No. Once you’ve been around for 35 years or so, there’s little you can do to hurt people more than what you’ve already done to them face-to-face. Besides, the stakes are so low in a book. What? 2,000 people might read this small-press book about how my brother set off fireworks inside the kitchen? When 150,000 people read WORK, I feel like I’d owe my brother an apology. We’ll both be long dead by then, and I don’t believe in an afterlife.
Writing is low stakes. Sure, there might be some embarrassing things about my dad, like the part where my mom admits that she was happy when he fell down the stairs. Nobody knew about that. I didn’t go into real detail about my adolescence and growing up, because that wasn’t the subject matter of this book. But I’m writing that book, too. That’s the book I’ll have to apologize for before it comes out. I’ll have to let them all read that one, bring 20 copies to Thanksgiving dinner in 2020.
I’m curious about that choice. Obviously the book started as your column, and writing about work. Then you added more things about your childhood, but how did you decide that certain years in your younger life weren’t going to come into play as much? When did you decide, “this experience is not going to be in this book.”
I wanted to center everything around the idea of actually having to do manual labor or emotional labor, so everything is work. My creative life, my creative work. So early childhood doesn’t really fit into that, because there was none of that happening. There was no work yet. When you’re a kid, you don’t have to work for people. You just play and they let you play, if all goes well, and if you actually have a childhood. In childhood, you don’t have to try to get somebody to love you—they already do, it’s automatic. You’re a little kid. Or you don’t have to work to understand someone, you just do understand them, in your innocent kid way. But as you get older, those things get harder and harder and you understand less and less.
You’ve mentioned that being the theme of the book before—how everything is work. With that in mind, I think you’re one of the more prolific people I know. You have a physically tiring day job, but you write a lot and publish a lot. You also go to a lot of literary events, and have good relationships with your wife Rae, family, and friends. Despite this, you don’t seem to be neurotic about time management at all. Do you consciously think about how you structure your day?

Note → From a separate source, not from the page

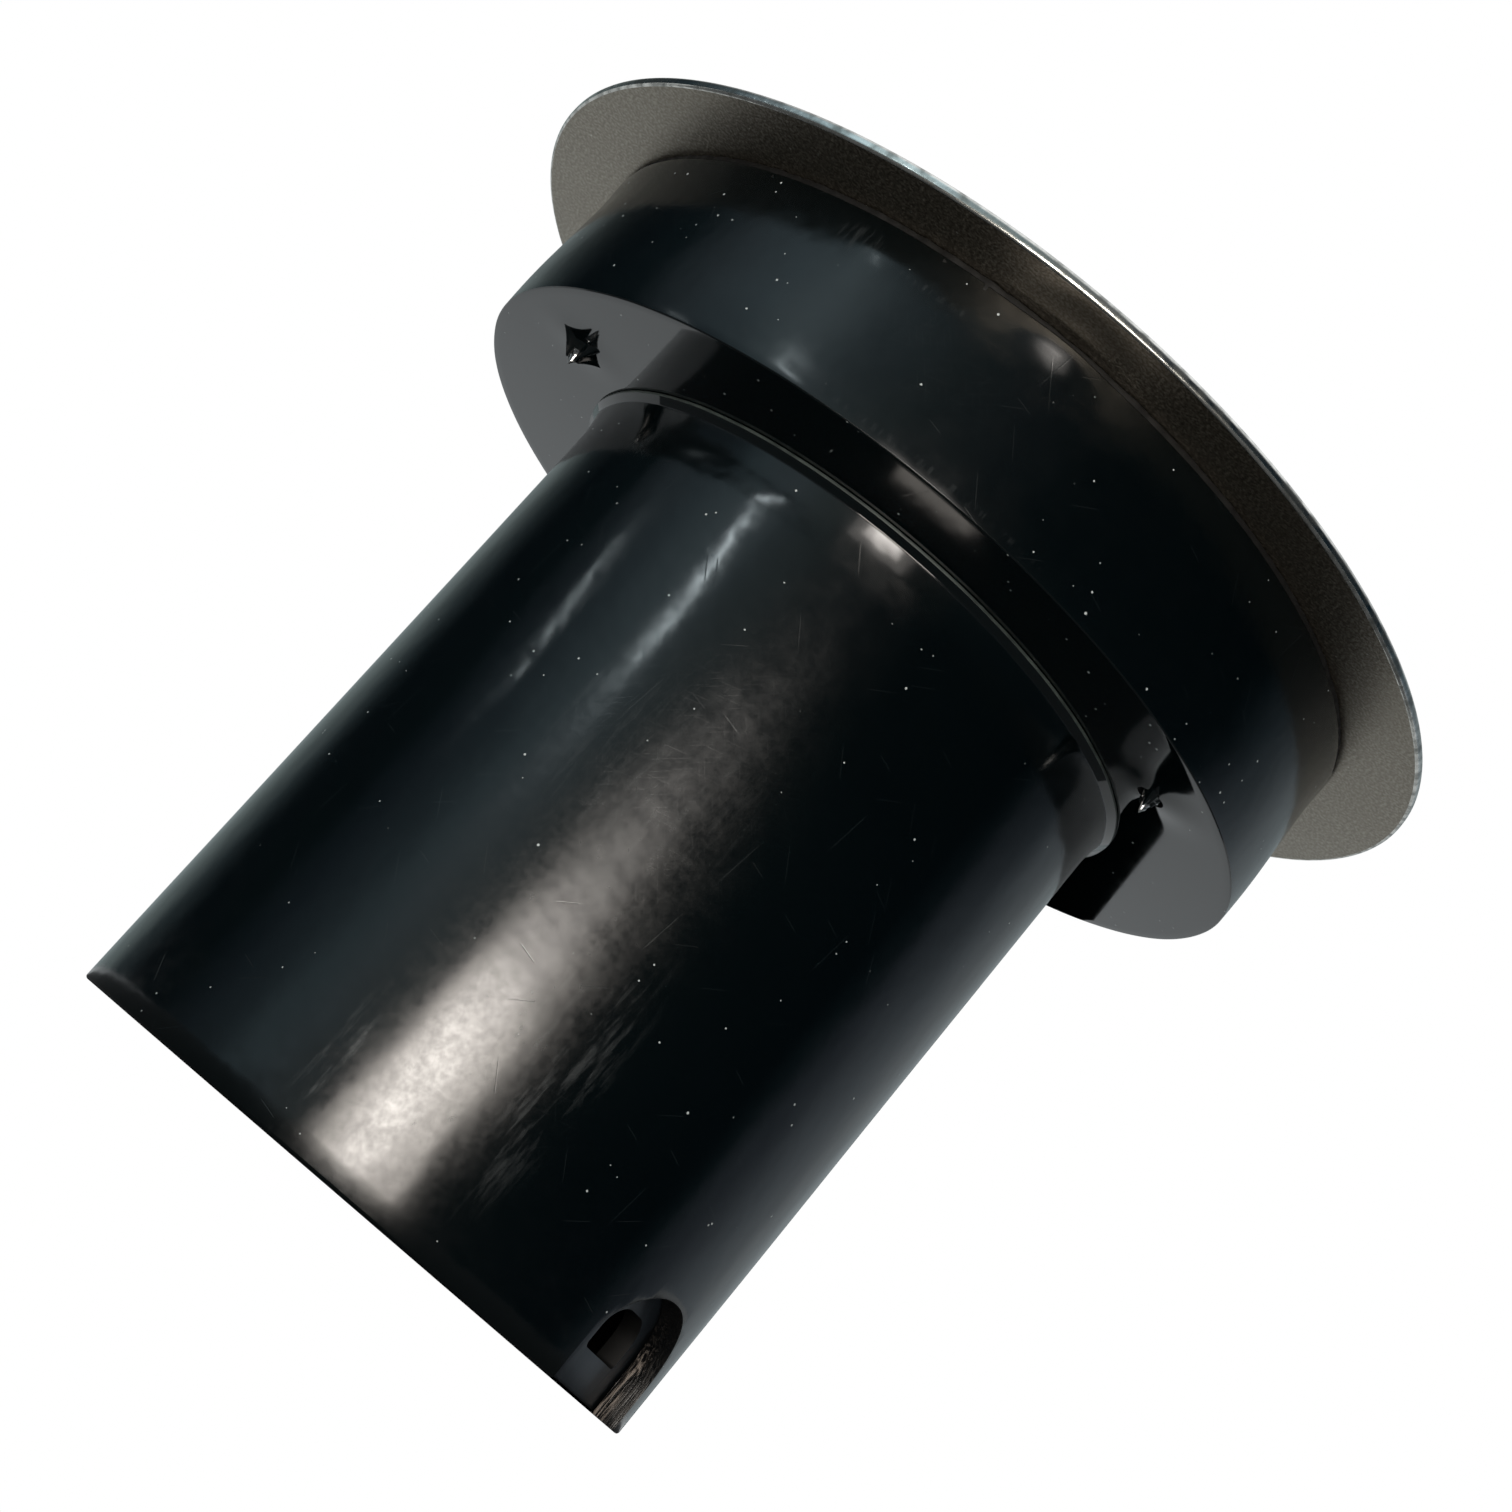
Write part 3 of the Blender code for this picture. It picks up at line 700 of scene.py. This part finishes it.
def swell(vertex, amount):
    """Moves a point away from the axis."""
    stretch = 1 + amount / math.hypot(vertex.co.x, vertex.co.y)
    vertex.co.x *= stretch
    vertex.co.y *= stretch


def paint(form, number, chosen):
    """Gives faces a material number where chosen(face) is true."""
    for face in form.faces:
        if chosen(face):
            face.material_index = number


# ---------------------------------------------------------------- pieces


def make_sleeve():
    """The black tube with its milled notch. The mould left faint waves along the wall."""
    outline = rounded(
        [
            (LEDGE_R, SLEEVE_HIGH.z, 0.3),
            (LEDGE_R, COLLAR_LOW.z + COLLAR_FLOOR + GAP, 0.2),
            (SLEEVE_R, COLLAR_LOW.z + COLLAR_FLOOR + GAP, 0.15),
            (SLEEVE_R, COLLAR_LOW.z - 0.05, 0.0),
            (LIP_R, COLLAR_LOW.z - 0.05, 0.06),
            (LIP_R, COLLAR_LOW.z - 0.3, 0.06),
            (SLEEVE_R + 0.3, COLLAR_LOW.z - 0.85, 0.3),
            (SLEEVE_R, COLLAR_LOW.z - 3.0, 0.0),
            (SLEEVE_R, 0.0, 0.3),
            (SLEEVE_BORE, 0.0, 0.3),
            (SLEEVE_BORE, SLEEVE_HIGH.z, 0.2),
        ]
    )
    form = turned_mesh(divided(outline, 2.0), 300)
    for vertex in form.verts:
        azimuth, r = polar_of(vertex.co)
        if r > SLEEVE_R - 0.1:
            swell(vertex, noise.noise(Vector((azimuth / 7.0, vertex.co.z / 22.0, 3.0))) * 0.04)
    notch = arch(
        NOTCH_HALF_WIDTH, -12.0, NOTCH_HEIGHT, 8.0, SLEEVE_R, NOTCH_AZIMUTH, NOTCH_HALF_WIDTH * 0.97
    )
    form = cut(form, [notch], width=0.22, name="sleeve")
    form.normal_update()

    def on_lip(face):
        centre = face.calc_center_median()
        return polar_of(centre)[1] > LIP_R - 0.1 and centre.z < COLLAR_LOW.z

    # The lip's outer edge gets the pale grey painted highlight.
    paint(form, 2, on_lip)
    show(
        "sleeve",
        to_mesh(form, "sleeve"),
        "housing",
        "black_abs",
        [SLEEVE_ABS, CUT_ABS, LIP_HIGHLIGHT_ABS],
        "sleeve_tube",
    )


def make_collar():
    """The black cup under the plate. Its floor is pushed out round each screw point."""
    bottom, top = COLLAR_LOW.z, GASKET_LOW.z + 0.25
    outline = rounded(
        [
            (COLLAR_R - DRAFT + 0.14, top, 0.1),
            (COLLAR_R - DRAFT - 0.04, top - 2.8, 30.0),
            (COLLAR_R - 0.1, bottom + 4.0, 60.0),
            (COLLAR_R - 0.24, bottom, 0.14),
            (SLEEVE_R + 0.12, bottom, 0.3),
            (SLEEVE_R + 0.12, bottom + COLLAR_FLOOR, 0.2),
            (COLLAR_R - COLLAR_WALL, bottom + COLLAR_FLOOR, 0.6),
            (COLLAR_R - DRAFT - COLLAR_WALL, top, 0.1),
        ]
    )
    form = turned_mesh(divided(outline, 0.9), 480)
    # Dents round the screws: azimuth, depth, radius
    dents = ((-68.5, 0.14, 3.2), (51.5, 0.5, 3.3), (171.5, 0.22, 3.0))
    # Swells in the wall: azimuth, height, half width, half height, amount
    swells = (
        (-2.0, 86.2, 3.6, 2.6, 0.42), (-29.0, 75.4, 2.4, 3.4, 0.045), (-24.0, 83.2, 2.6, 1.2, 0.12)
    )
    for vertex in form.verts:
        azimuth, r = polar_of(vertex.co)
        if vertex.co.z < bottom + 0.4 and r < COLLAR_R - 0.8:
            for screw, depth, width in dents:
                away = (vertex.co.xy - at(SCREW_CIRCLE, screw).xy).length
                vertex.co.z -= depth * math.exp(-((away / width) ** 2))
        elif r > COLLAR_R - DRAFT - 0.15:
            wave = noise.noise(Vector((azimuth / 10.0, vertex.co.z / 12.0, 9.0))) * 0.05
            for turn, height, across, along, amount in swells:
                side = math.radians(azimuth - turn) * COLLAR_R / across
                wave += amount * math.exp(-(side**2) - ((vertex.co.z - height) / along) ** 2)
            if vertex.co.z > top - 0.5:
                wave += noise.noise(Vector((azimuth * 1.7, 0.0, 2.0))) * 0.04 - 0.02
            swell(vertex, wave)
    pilots = [rod(1.35, bottom - 3, top + 3, at(SCREW_CIRCLE, a), 20) for a in SCREW_AZIMUTHS]
    form = cut(form, pilots, name="collar")
    show(
        "collar",
        to_mesh(form, "collar"),
        "housing",
        "black_abs",
        [COLLAR_ABS, CUT_ABS],
        "collar_housing",
    )
    for number, azimuth in enumerate(SCREW_AZIMUTHS, 1):
        boss = turned_mesh(
            divided(
                rounded(
                    [
                        (3.5, top - 0.4, 0.3),
                        (3.5, bottom + 2.6, 0),
                        (1.85, bottom + 2.6, 0),
                        (1.85, top - 0.4, 0.2),
                    ],
                ),
                6.0,
            ),
            40,
        )
        bmesh.ops.translate(boss, vec=at(SCREW_CIRCLE, azimuth), verts=boss.verts)
        show(f"screw_boss_{number}", to_mesh(boss, "boss"), "housing", "black_abs", [COLLAR_ABS])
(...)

I stay open with the present. I can’t get anything done unless it wants to get done. Like, it has to really be bothering me for it to get done. And “bothering” is not always unpleasant. I do things as I have an itch to do them. Today, we had this itch to do this interview. It just popped up and we were both able to squeeze it into our day. That’s how I approach all my creative stuff. I might have a project that’s really weighing on me, so I’ll want to work on it. I’ll just find a way to stay open for it and do it. But for the most part, if there’s anything more fun going on than sitting around and working on a writing project, I’m going to do that other thing.
Do you still primarily write a first draft on your phone during your downtime at work?
Yeah, mostly. I don’t believe in the rituals of the artist, though. I don’t believe there’s a shortcut to anything. So the phone isn’t a golden ticket. Anything will work. Sometimes a first draft comes out in the downtime at work on a cell phone, and then is edited 60 times on the computer over the course of three years.
It’s all just practice, and sticking with it. I ditched all my other hobbies, to make more room to write. I used to exercise and play rock n’ roll. I also don’t have a lawn to mow, or kids to raise, or a dog to walk. It’s not really right to say I’m prolific, I just don’t pursue other things. I’m fixated on this one thing, making art, and that’s not exactly the most fulfilling life. In my opinion, people are probably better off with a yard, a couple kids, and sixteen dogs.
When you interviewed other writers about their jobs for the Real Pants column, you wrote, “for some reason I can’t read enough about the crappy jobs artists have worked.” What is so fascinating about reading that? Do we just want to know how other artists are making it work?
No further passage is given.